At 193 nm, stable operation requires ≥5 µJ/cm² per frame for optimal SNR; lower fluences are supported with frame averaging or extended exposure (software-limited to 1 s max).
Can the SID4 UV-HR be mounted inside a UHV chamber?
Yes—the sensor housing is vacuum-compatible up to 10⁻⁶ mbar; optional CF-35 flange mounting kit and fiber-coupled UV illumination ports are available.
Does it support real-time Zernike fitting at full frame rate?
Zernike decomposition is performed offline or at ≤1 Hz in high-resolution mode; real-time centroid-based metrics (e.g., RMS, PV) are computed at 30 fps.
Is calibration transferable between different UV wavelengths?

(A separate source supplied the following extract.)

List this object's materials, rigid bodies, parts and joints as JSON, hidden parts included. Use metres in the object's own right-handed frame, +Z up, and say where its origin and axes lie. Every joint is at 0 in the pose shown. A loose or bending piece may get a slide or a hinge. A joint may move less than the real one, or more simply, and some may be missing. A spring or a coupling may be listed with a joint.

Yes—achromatic design ensures calibration validity across 190–400 nm without re-characterization; only wavelength input must be updated in software.
How is thermal drift compensated during extended measurements?
Built-in temperature sensor feeds real-time corrections to the LTSI algorithm; long-term stability is validated at <0.5 nm/°C RMS phase drift over 8-hour sessions.